## [Written problem]
Reproduce each of the lines word for word.

-*-

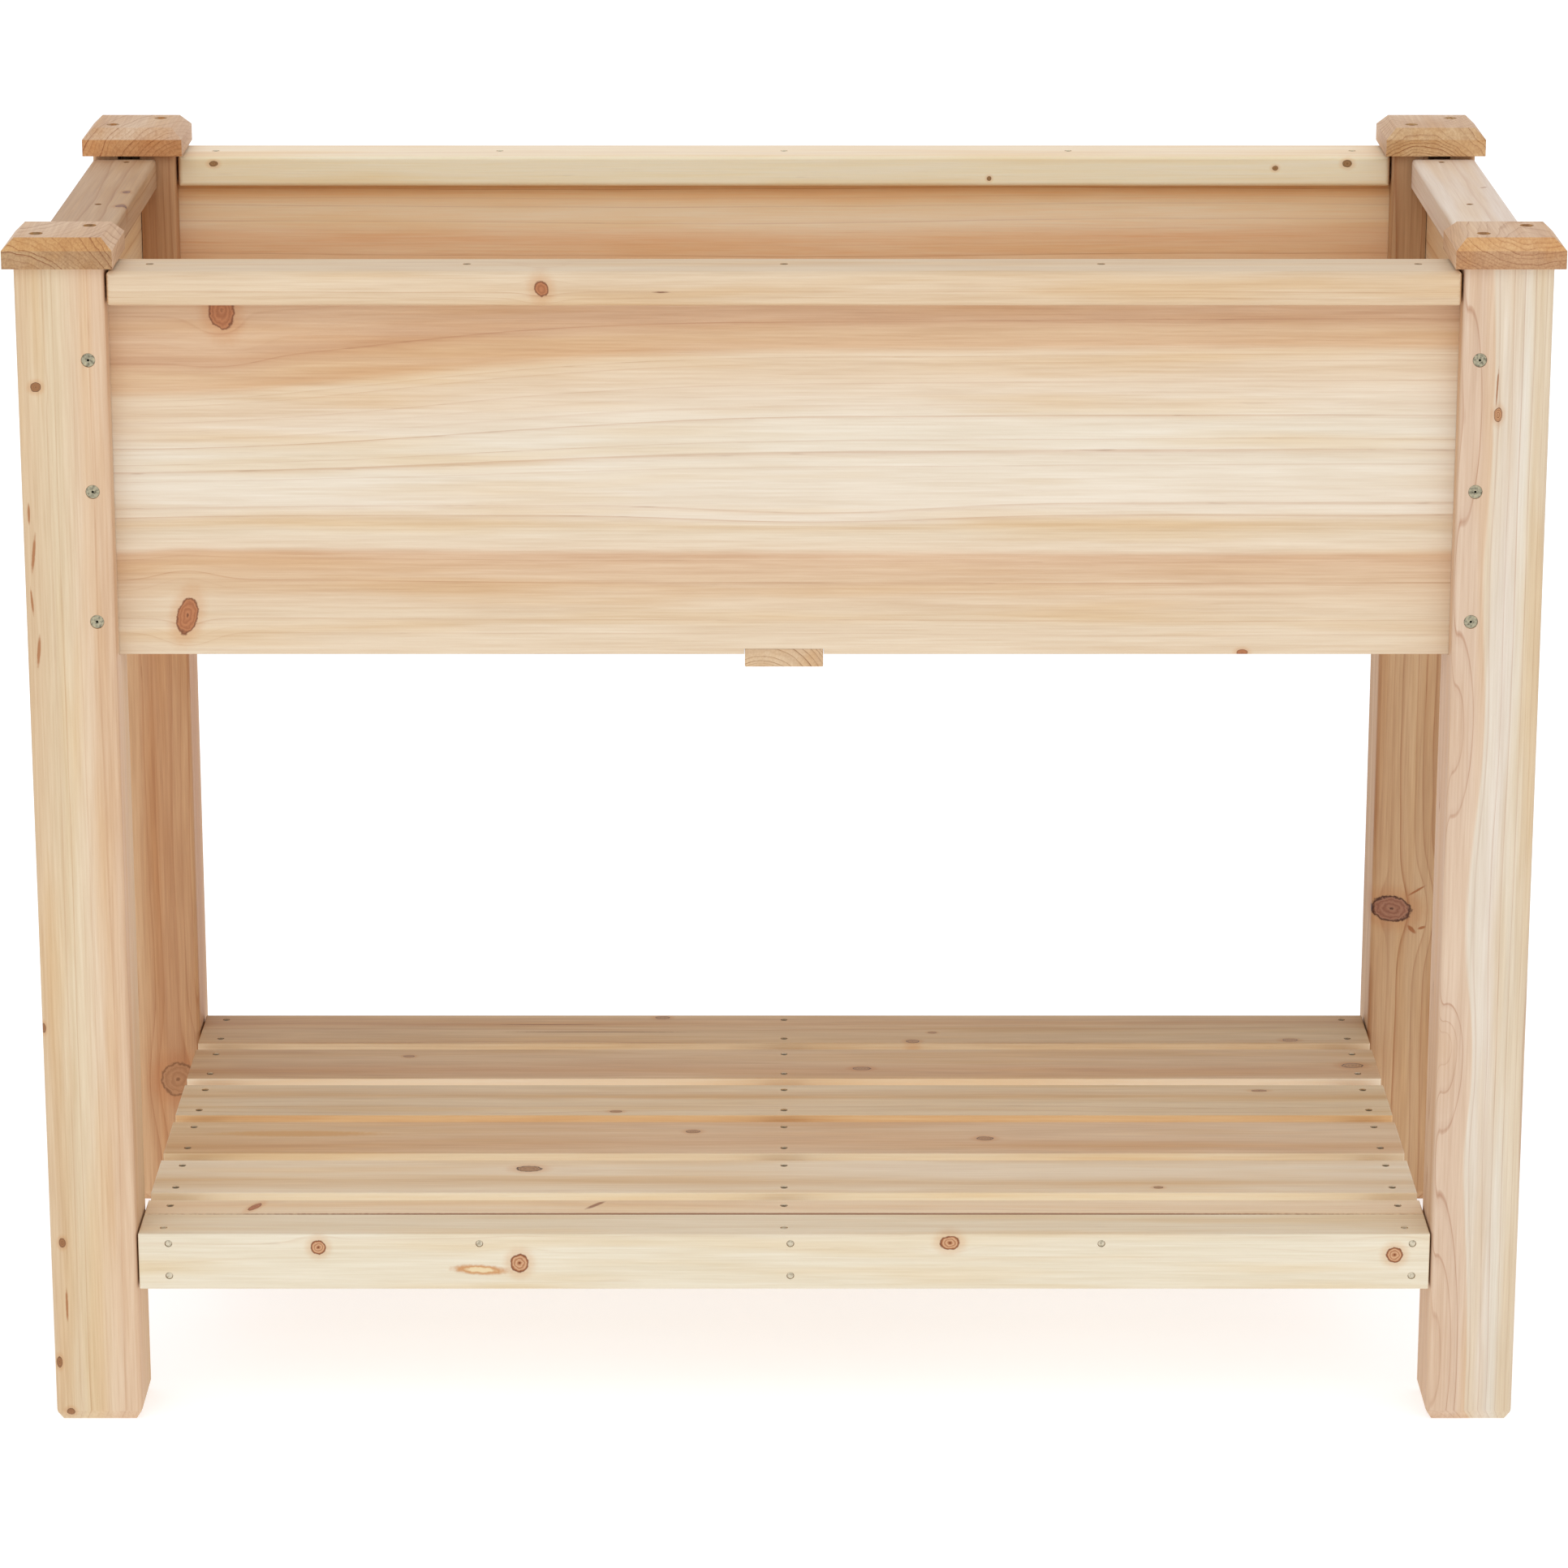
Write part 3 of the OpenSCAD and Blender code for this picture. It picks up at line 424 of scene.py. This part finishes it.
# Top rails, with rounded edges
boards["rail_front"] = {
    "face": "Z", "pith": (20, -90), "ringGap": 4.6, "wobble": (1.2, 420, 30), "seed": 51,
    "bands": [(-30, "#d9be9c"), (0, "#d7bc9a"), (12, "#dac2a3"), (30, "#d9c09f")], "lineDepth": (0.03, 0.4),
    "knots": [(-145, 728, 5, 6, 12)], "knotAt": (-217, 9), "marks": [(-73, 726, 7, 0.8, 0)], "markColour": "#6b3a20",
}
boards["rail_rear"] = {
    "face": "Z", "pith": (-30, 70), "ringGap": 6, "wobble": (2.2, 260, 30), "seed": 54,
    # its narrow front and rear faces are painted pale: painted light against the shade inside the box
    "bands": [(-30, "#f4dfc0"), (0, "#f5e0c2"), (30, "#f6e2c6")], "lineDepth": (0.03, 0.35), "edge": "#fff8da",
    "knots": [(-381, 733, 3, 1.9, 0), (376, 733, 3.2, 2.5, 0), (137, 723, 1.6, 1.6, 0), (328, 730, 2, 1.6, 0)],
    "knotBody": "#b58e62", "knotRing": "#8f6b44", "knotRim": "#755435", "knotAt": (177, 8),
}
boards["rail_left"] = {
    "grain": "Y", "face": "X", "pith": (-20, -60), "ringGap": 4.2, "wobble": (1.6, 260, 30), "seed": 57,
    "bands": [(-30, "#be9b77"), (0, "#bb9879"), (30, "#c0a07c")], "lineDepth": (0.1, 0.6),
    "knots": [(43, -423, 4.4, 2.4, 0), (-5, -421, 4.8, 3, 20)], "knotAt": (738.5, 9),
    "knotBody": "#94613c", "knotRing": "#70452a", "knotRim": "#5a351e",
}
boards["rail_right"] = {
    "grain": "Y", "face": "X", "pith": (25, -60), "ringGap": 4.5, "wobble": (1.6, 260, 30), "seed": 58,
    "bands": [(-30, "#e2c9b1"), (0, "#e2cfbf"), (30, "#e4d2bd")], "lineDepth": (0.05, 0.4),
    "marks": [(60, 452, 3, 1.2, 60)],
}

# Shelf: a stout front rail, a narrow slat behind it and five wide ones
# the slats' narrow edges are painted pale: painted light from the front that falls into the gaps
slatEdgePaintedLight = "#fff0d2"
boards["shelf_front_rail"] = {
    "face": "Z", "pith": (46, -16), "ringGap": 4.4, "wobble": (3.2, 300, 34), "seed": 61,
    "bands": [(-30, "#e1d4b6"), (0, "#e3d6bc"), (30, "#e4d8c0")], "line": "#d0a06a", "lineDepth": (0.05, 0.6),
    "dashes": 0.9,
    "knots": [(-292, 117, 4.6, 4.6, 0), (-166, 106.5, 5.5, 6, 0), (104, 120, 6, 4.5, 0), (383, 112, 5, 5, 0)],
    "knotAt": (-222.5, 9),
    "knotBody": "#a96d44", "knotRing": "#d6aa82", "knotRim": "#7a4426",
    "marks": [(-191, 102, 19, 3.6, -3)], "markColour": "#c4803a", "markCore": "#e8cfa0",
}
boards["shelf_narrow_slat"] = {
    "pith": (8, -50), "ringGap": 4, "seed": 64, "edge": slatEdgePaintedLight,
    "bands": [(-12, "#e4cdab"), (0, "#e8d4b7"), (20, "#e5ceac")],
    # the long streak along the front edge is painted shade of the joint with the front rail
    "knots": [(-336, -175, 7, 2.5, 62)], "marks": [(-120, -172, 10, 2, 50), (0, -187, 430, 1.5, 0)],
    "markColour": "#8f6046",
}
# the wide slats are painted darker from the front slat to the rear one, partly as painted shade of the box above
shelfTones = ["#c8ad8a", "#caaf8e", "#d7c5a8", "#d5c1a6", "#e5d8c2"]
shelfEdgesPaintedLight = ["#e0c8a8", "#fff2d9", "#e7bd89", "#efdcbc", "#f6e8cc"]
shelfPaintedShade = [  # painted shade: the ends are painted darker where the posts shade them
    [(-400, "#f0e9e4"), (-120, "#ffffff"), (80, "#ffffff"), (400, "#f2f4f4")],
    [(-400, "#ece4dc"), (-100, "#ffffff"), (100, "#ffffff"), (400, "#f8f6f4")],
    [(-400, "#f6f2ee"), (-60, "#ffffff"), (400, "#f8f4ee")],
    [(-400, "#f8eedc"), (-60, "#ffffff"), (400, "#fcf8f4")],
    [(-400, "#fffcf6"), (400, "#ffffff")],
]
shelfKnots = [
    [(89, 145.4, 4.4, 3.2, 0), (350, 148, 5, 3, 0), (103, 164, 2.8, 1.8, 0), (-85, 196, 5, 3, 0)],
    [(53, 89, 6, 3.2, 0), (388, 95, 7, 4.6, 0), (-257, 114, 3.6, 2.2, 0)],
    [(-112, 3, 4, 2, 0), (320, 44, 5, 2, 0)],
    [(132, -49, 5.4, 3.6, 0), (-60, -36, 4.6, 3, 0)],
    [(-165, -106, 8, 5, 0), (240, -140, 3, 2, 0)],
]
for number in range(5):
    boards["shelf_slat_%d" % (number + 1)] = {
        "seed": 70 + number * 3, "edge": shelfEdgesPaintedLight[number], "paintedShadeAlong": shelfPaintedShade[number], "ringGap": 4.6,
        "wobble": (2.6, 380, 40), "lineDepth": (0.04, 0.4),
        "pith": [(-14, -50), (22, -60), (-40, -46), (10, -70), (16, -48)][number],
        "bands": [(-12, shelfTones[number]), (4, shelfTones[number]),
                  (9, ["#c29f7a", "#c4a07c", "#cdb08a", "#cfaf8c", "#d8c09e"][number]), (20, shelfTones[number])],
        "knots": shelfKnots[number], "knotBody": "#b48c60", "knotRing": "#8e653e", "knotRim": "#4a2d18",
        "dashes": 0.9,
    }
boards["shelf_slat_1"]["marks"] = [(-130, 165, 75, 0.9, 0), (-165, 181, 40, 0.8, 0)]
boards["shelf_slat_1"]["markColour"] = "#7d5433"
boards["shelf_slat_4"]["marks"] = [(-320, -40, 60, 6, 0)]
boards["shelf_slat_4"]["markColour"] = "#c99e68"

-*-

## [Exercise result]
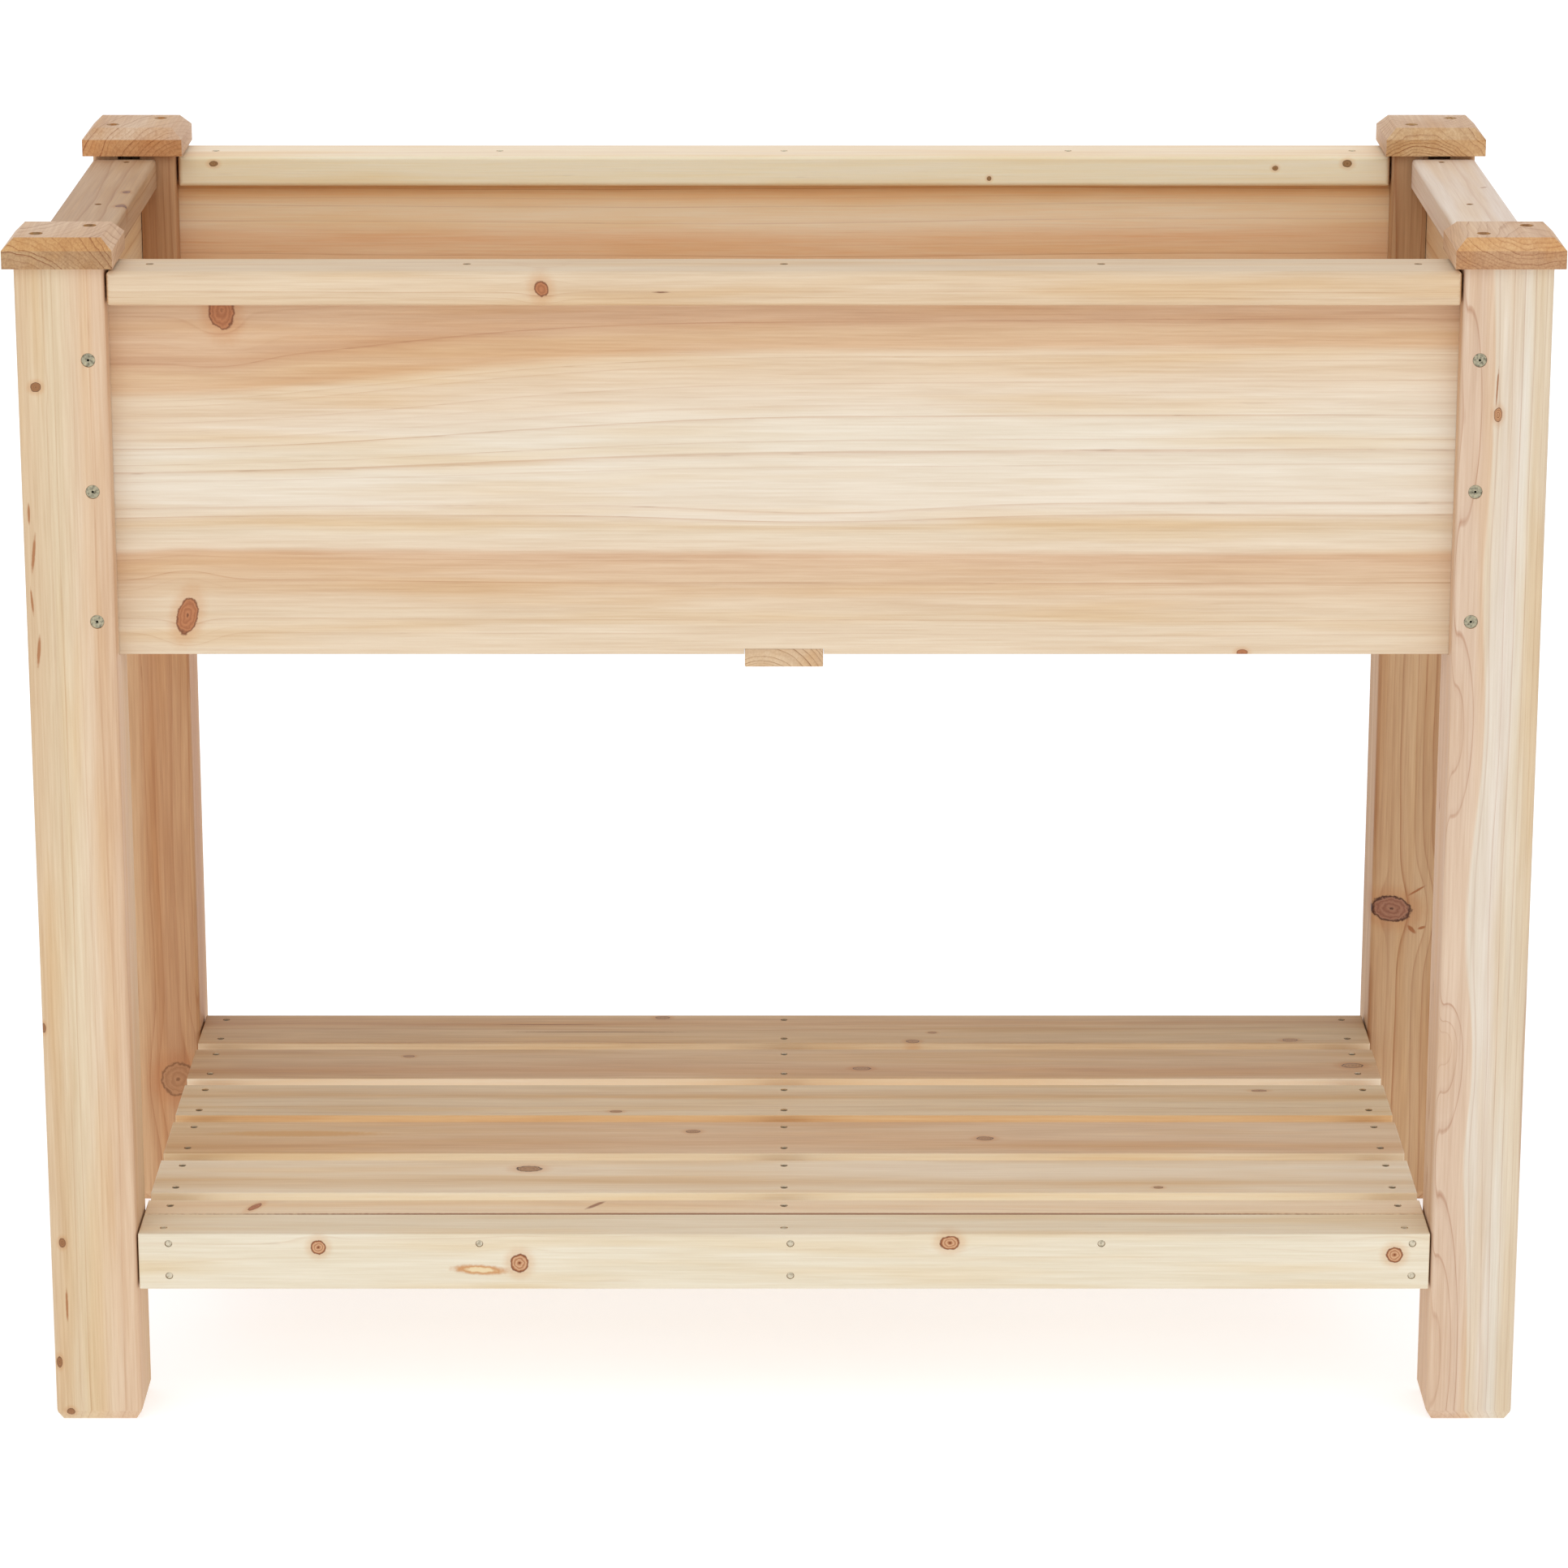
Write part 3 of the OpenSCAD and Blender code for this picture. It picks up at line 424 of scene.py. This part finishes it.
# Top rails, with rounded edges
boards["rail_front"] = {
    "face": "Z", "pith": (20, -90), "ringGap": 4.6, "wobble": (1.2, 420, 30), "seed": 51,
    "bands": [(-30, "#d9be9c"), (0, "#d7bc9a"), (12, "#dac2a3"), (30, "#d9c09f")], "lineDepth": (0.03, 0.4),
    "knots": [(-145, 728, 5, 6, 12)], "knotAt": (-217, 9), "marks": [(-73, 726, 7, 0.8, 0)], "markColour": "#6b3a20",
}
boards["rail_rear"] = {
    "face": "Z", "pith": (-30, 70), "ringGap": 6, "wobble": (2.2, 260, 30), "seed": 54,
    # its narrow front and rear faces are painted pale: painted light against the shade inside the box
    "bands": [(-30, "#f4dfc0"), (0, "#f5e0c2"), (30, "#f6e2c6")], "lineDepth": (0.03, 0.35), "edge": "#fff8da",
    "knots": [(-381, 733, 3, 1.9, 0), (376, 733, 3.2, 2.5, 0), (137, 723, 1.6, 1.6, 0), (328, 730, 2, 1.6, 0)],
    "knotBody": "#b58e62", "knotRing": "#8f6b44", "knotRim": "#755435", "knotAt": (177, 8),
}
boards["rail_left"] = {
    "grain": "Y", "face": "X", "pith": (-20, -60), "ringGap": 4.2, "wobble": (1.6, 260, 30), "seed": 57,
    "bands": [(-30, "#be9b77"), (0, "#bb9879"), (30, "#c0a07c")], "lineDepth": (0.1, 0.6),
    "knots": [(43, -423, 4.4, 2.4, 0), (-5, -421, 4.8, 3, 20)], "knotAt": (738.5, 9),
    "knotBody": "#94613c", "knotRing": "#70452a", "knotRim": "#5a351e",
}
boards["rail_right"] = {
    "grain": "Y", "face": "X", "pith": (25, -60), "ringGap": 4.5, "wobble": (1.6, 260, 30), "seed": 58,
    "bands": [(-30, "#e2c9b1"), (0, "#e2cfbf"), (30, "#e4d2bd")], "lineDepth": (0.05, 0.4),
    "marks": [(60, 452, 3, 1.2, 60)],
}

# Shelf: a stout front rail, a narrow slat behind it and five wide ones
# the slats' narrow edges are painted pale: painted light from the front that falls into the gaps
slatEdgePaintedLight = "#fff0d2"
boards["shelf_front_rail"] = {
    "face": "Z", "pith": (46, -16), "ringGap": 4.4, "wobble": (3.2, 300, 34), "seed": 61,
    "bands": [(-30, "#e1d4b6"), (0, "#e3d6bc"), (30, "#e4d8c0")], "line": "#d0a06a", "lineDepth": (0.05, 0.6),
    "dashes": 0.9,
    "knots": [(-292, 117, 4.6, 4.6, 0), (-166, 106.5, 5.5, 6, 0), (104, 120, 6, 4.5, 0), (383, 112, 5, 5, 0)],
    "knotAt": (-222.5, 9),
    "knotBody": "#a96d44", "knotRing": "#d6aa82", "knotRim": "#7a4426",
    "marks": [(-191, 102, 19, 3.6, -3)], "markColour": "#c4803a", "markCore": "#e8cfa0",
}
boards["shelf_narrow_slat"] = {
    "pith": (8, -50), "ringGap": 4, "seed": 64, "edge": slatEdgePaintedLight,
    "bands": [(-12, "#e4cdab"), (0, "#e8d4b7"), (20, "#e5ceac")],
    # the long streak along the front edge is painted shade of the joint with the front rail
    "knots": [(-336, -175, 7, 2.5, 62)], "marks": [(-120, -172, 10, 2, 50), (0, -187, 430, 1.5, 0)],
    "markColour": "#8f6046",
}
# the wide slats are painted darker from the front slat to the rear one, partly as painted shade of the box above
shelfTones = ["#c8ad8a", "#caaf8e", "#d7c5a8", "#d5c1a6", "#e5d8c2"]
shelfEdgesPaintedLight = ["#e0c8a8", "#fff2d9", "#e7bd89", "#efdcbc", "#f6e8cc"]
shelfPaintedShade = [  # painted shade: the ends are painted darker where the posts shade them
    [(-400, "#f0e9e4"), (-120, "#ffffff"), (80, "#ffffff"), (400, "#f2f4f4")],
    [(-400, "#ece4dc"), (-100, "#ffffff"), (100, "#ffffff"), (400, "#f8f6f4")],
    [(-400, "#f6f2ee"), (-60, "#ffffff"), (400, "#f8f4ee")],
    [(-400, "#f8eedc"), (-60, "#ffffff"), (400, "#fcf8f4")],
    [(-400, "#fffcf6"), (400, "#ffffff")],
]
shelfKnots = [
    [(89, 145.4, 4.4, 3.2, 0), (350, 148, 5, 3, 0), (103, 164, 2.8, 1.8, 0), (-85, 196, 5, 3, 0)],
    [(53, 89, 6, 3.2, 0), (388, 95, 7, 4.6, 0), (-257, 114, 3.6, 2.2, 0)],
    [(-112, 3, 4, 2, 0), (320, 44, 5, 2, 0)],
    [(132, -49, 5.4, 3.6, 0), (-60, -36, 4.6, 3, 0)],
    [(-165, -106, 8, 5, 0), (240, -140, 3, 2, 0)],
]
for number in range(5):
    boards["shelf_slat_%d" % (number + 1)] = {
        "seed": 70 + number * 3, "edge": shelfEdgesPaintedLight[number], "paintedShadeAlong": shelfPaintedShade[number], "ringGap": 4.6,
        "wobble": (2.6, 380, 40), "lineDepth": (0.04, 0.4),
        "pith": [(-14, -50), (22, -60), (-40, -46), (10, -70), (16, -48)][number],
        "bands": [(-12, shelfTones[number]), (4, shelfTones[number]),
                  (9, ["#c29f7a", "#c4a07c", "#cdb08a", "#cfaf8c", "#d8c09e"][number]), (20, shelfTones[number])],
        "knots": shelfKnots[number], "knotBody": "#b48c60", "knotRing": "#8e653e", "knotRim": "#4a2d18",
        "dashes": 0.9,
    }
boards["shelf_slat_1"]["marks"] = [(-130, 165, 75, 0.9, 0), (-165, 181, 40, 0.8, 0)]
boards["shelf_slat_1"]["markColour"] = "#7d5433"
boards["shelf_slat_4"]["marks"] = [(-320, -40, 60, 6, 0)]
boards["shelf_slat_4"]["markColour"] = "#c99e68"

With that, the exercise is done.